─── RAW DATA ───

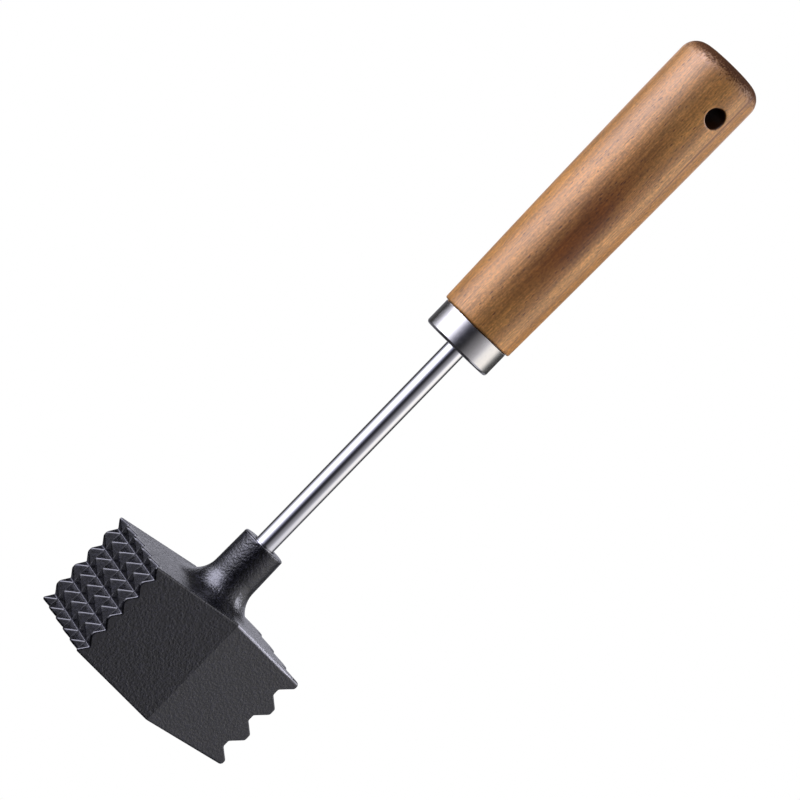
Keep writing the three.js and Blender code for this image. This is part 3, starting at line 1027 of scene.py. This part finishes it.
# Light round the mallet, at its own level and higher up: turn, strength, colour
LEVEL_LIGHT = [
    (-180, 0.2, "f4f4ff"),
    (-160, 0.2, "f4f4ff"),
    (-138, 0.05, "ffffff"),
    (-126, 0.05, "ffffff"),
    (-118, 0.2, "f2f2ff"),
    (-110, 0.48, "f2f2ff"),
    (-102, 0.8, "f2f2ff"),
    (-94, 1.15, "f2f2ff"),
    (-86, 1.6, "f2f2ff"),
    (-78, 2.3, "f2f2ff"),
    (-70, 2.6, "f2f2ff"),
    (-50, 2.3, "f2f2ff"),
    (-42, 1.8, "f0f0ff"),
    (-34, 1.25, "eeeeff"),
    (-26, 0.58, "e6e6ff"),
    (-18, 0.26, "e0e0ff"),
    (-10, 0.05, "dcdcff"),
    (6, 0.035, "f0f0ff"),
    (14, 0.09, "f4f2ff"),
    (24, 0.22, "f6f4ff"),
    (38, 0.32, "f8f6ff"),
    (50, 0.46, "f8f6ff"),
    (58, 0.6, "f8f6ff"),
    (66, 0.98, "fcfaff"),
    (74, 1.3, "fffcfa"),
    (98, 1.42, "fffaf5"),
    (106, 1.1, "fffaf5"),
    (114, 0.5, "ffffff"),
    (123, 0.16, "ffffff"),
    (132, 0.05, "ffffff"),
    (165, 0.05, "ffffff"),
    (180, 0.2, "f4f4ff"),
]
HIGH_LIGHT = [
    (-180, 0.1, "ffffff"),
    (-122, 0.05, "ffffff"),
    (-110, 0.12, "ffffff"),
    (-102, 0.8, "eaeaff"),
    (-92, 7.5, "eaeaff"),
    (-70, 11.5, "eaeaff"),
    (-50, 8.0, "eaeaff"),
    (-38, 3.7, "eaeaff"),
    (-26, 0.8, "e6e6ff"),
    (-16, 0.2, "e0e0ff"),
    (-8, 0.04, "dcdcff"),
    (14, 0.03, "f0f0ff"),
    (26, 0.1, "f8f6ff"),
    (38, 0.45, "f8f6ff"),
    (52, 1.3, "f8f6ff"),
    (66, 1.6, "f8f6ff"),
    (84, 1.7, "fcfaff"),
    (112, 1.3, "fcfaff"),
    (130, 0.6, "ffffff"),
    (150, 0.1, "ffffff"),
    (180, 0.1, "ffffff"),
]
# Rises between which the light changes to the higher one, the ceiling's and the ground's
HIGH_LIGHT_RISE = (-3, 13)
CEILING_RISE = (54, 74)
CEILING_LIGHT = (0.13, "f6f6ff")
GROUND_RISE = (-4, -28)
GROUND_LIGHT = (0.035, "eeeeff")
# Cards round the mallet: turn from, turn to, rise from, rise to, soft edge, strength
CARD_COLOUR = "f0f0ff"
CARDS = [
    (150, 210, 3, 17, 6, 1.05),
    (88, 132, 30, 48, 6, 7.5),
    (160, 200, -60, -14, 8, 0.35),
    (239, 253, 7, 21, 5, 4.0),
    (286, 343, -34, -8, 5, 0.04),
    (62, 116, -45, -5, 3, 0.72),
    (136, 178, -26, -5, 6, 0.3),
    (204, 282, -46, -18, 6, 0.16),
]
# Soft suns that light matt skins only: name, turn, rise, strength, colour
SUN_WIDTH = 50
MATT_SUNS = [
    ("left", -80, 18, 2.75, "f8f8ff"),
    ("right", 100, 18, 2.4, "fffdfa"),
    ("front", 5, 25, 0.8, "ffffff"),
    ("back", 180, 25, 1.6, "ffffff"),
]
FLOOR_HALF = 4000
FLOOR_SINK = 0.02


def lit(strength, tint):
    """Linear colour of light with a strength and a tint."""
    return [strength * c for c in colour(tint)[:3]] + [1.0]


def ramp_between(tree, value, low, top):
    """0 below the low angle and 1 above the top one, or the other way round, in degrees."""
    return add(
        tree,
        MAP_RANGE,
        {"Value": value, "From Min": math.radians(low), "From Max": math.radians(top)},
        interpolation_type="SMOOTHSTEP",
    )


def studio():
    """White backdrop to the camera. Glossy surfaces see a large soft light at the left, a weaker
    one at the right, and dark in front and beside the backdrop, so that the metal keeps its dark
    core and outline. Matt surfaces are lit by wide suns."""
    world = bpy.data.worlds.new("studio")
    bpy.context.scene.world = world
    world.use_nodes = True
    world.cycles_visibility.diffuse = False
    tree = world.node_tree
    tree.nodes.clear()
    where = add(tree, "ShaderNodeTexCoord")
    from_camera = add(
        tree,
        "ShaderNodeMapping",
        {"Vector": where.outputs["Generated"], "Rotation": (0, 0, -CAMERA_TURN)},
    )
    xyz = add(tree, "ShaderNodeSeparateXYZ", {0: from_camera})
    angle = add(tree, MATH, {0: xyz.outputs[1], 1: xyz.outputs[0]}, operation="ARCTAN2")
    ring = add(tree, MAP_RANGE, {"Value": angle, "From Min": -math.pi, "From Max": math.pi})
    height = add(tree, MATH, {0: xyz.outputs[2]}, operation="ARCSINE")
    level, high = (
        add(
            tree,
            "ShaderNodeValToRGB",
            {0: ring},
            stops=[((turn + 180) / 360, lit(strength, tint)) for turn, strength, tint in lights],
        )
        for lights in (LEVEL_LIGHT, HIGH_LIGHT)
    )
    light = level
    for (low, top), other in (
        (HIGH_LIGHT_RISE, high),
        (CEILING_RISE, lit(*CEILING_LIGHT)),
        (GROUND_RISE, lit(*GROUND_LIGHT)),
    ):
        share = ramp_between(tree, height, low, top)
        light = add(tree, MIX, {0: share, 6: light, 7: other}, data_type="RGBA")

    # Cards, their turns counted from 0 to 360 so that one may stand right behind the mallet
    full_turn = add(tree, MATH, {0: angle, 1: math.tau}, operation="ADD")
    round_turn = add(tree, MATH, {0: full_turn, 1: math.tau}, operation="MODULO")
    for turn_from, turn_to, rise_from, rise_to, soft, strength in CARDS:
        share = None
        for value, low, top in (
            (round_turn, turn_from - soft, turn_from + soft),
            (round_turn, turn_to + soft, turn_to - soft),
            (height, rise_from - soft / 2, rise_from + soft / 2),
            (height, rise_to + soft / 2, rise_to - soft / 2),
        ):
            edge = ramp_between(tree, value, low, top)
            share = add(tree, MATH, {0: share, 1: edge}, operation="MULTIPLY") if share else edge
        light = add(tree, MIX, {0: share, 6: light, 7: lit(strength, CARD_COLOUR)}, data_type="RGBA")
    seen, backdrop = (
        add(tree, "ShaderNodeBackground", {"Color": shown}) for shown in (light, colour("ffffff"))
    )
    ray = add(tree, "ShaderNodeLightPath")
    split = add(tree, "ShaderNodeMixShader", {0: ray.outputs["Is Camera Ray"], 1: seen, 2: backdrop})
    add(tree, "ShaderNodeOutputWorld", {"Surface": split})

    for name, turn, rise, strength, tint in MATT_SUNS:
        lamp = bpy.data.lights.new(f"{name} sun", "SUN")
        lamp.energy = strength
        lamp.angle = math.radians(SUN_WIDTH)
        lamp.color = colour(tint)[:3]
        hung = placed(f"{name} sun", lamp)
        hung.visible_glossy = False
        heading = CAMERA_TURN + math.radians(turn)
        up = math.radians(rise)
        towards = Vector((math.cos(heading) * math.cos(up), math.sin(heading) * math.cos(up), math.sin(up)))
        hung.rotation_mode = "QUATERNION"
        hung.rotation_quaternion = towards.to_track_quat("Z", "Y")


def floor_sheet():
    """White paper under the mallet, which only the camera sees."""
    paper = bpy.data.materials.new("white paper sweep")
    paper.use_nodes = True
    tree = paper.node_tree
    tree.nodes.clear()
    glow = add(tree, "ShaderNodeEmission", {"Color": colour("ffffff")})
    add(tree, "ShaderNodeOutputMaterial", {"Surface": glow})
    half = FLOOR_HALF * MM
    corners = [(-half, -half, 0), (half, -half, 0), (half, half, 0), (-half, half, 0)]
    floor = placed("floor", mesh_from("floor", corners, [[0, 1, 2, 3]], paper))
    floor.location.z = -FLOOR_SINK * MM
    floor.visible_diffuse = False
    floor.visible_glossy = False
    floor.visible_shadow = False


def camera():
    """Stands where the photograph was taken from, rolled so that the mallet lies corner to corner."""
    azimuth, rise, roll = (math.radians(a) for a in (CAMERA_AZIMUTH, CAMERA_RISE, CAMERA_ROLL))
    back = Vector((math.sin(azimuth) * math.cos(rise), -math.cos(azimuth) * math.cos(rise), math.sin(rise)))
    right = (-back).cross(Vector((0, 0, 1))).normalized()
    up = right.cross(-back)
    middle = Vector((0, 0, CAMERA_HEIGHT)) + right * CAMERA_ASIDE
    across = right * math.cos(roll) + up * math.sin(roll)
    along = up * math.cos(roll) - right * math.sin(roll)
    data = bpy.data.cameras.new("camera")
    data.sensor_width = CAMERA_SENSOR
    data.lens = CAMERA_FOCAL_LENGTH
    data.clip_start = 0.01
    data.clip_end = 50
    made = placed("camera", data)
    turn = Matrix((across, along, back)).transposed().to_4x4()
    made.matrix_world = Matrix.Translation((middle + back * CAMERA_DISTANCE) * MM) @ turn
    bpy.context.scene.camera = made


camera()
studio()
floor_sheet()
bpy.context.scene.view_settings.view_transform = "Standard"

LATHE = turning_tree()
TEETH = tooth_tree()

finished("head.look", head_mesh(spark_eroded_nylon()))
finished("shaft_rod.look", rod_mesh(polished_stainless()))
cup = turned("ferrule.look", ferrule_profile(), FERRULE_SIDES, satin_stainless())
finished("ferrule.look", cup)
finished("handle.look", handle_mesh(oiled_acacia()))

for node, steel in (("head_core", bar_steel()), ("core_pin", spring_steel())):
    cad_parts[node].data.materials.clear()
    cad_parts[node].data.materials.append(steel)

───

The lines to quote run from the one containing "cad_parts[node].data.materials.clear()" through the final line of the material above; please give them exactly, both ends included, and nothing else.

COMPLETED EXERCISE ->
    cad_parts[node].data.materials.clear()
    cad_parts[node].data.materials.append(steel)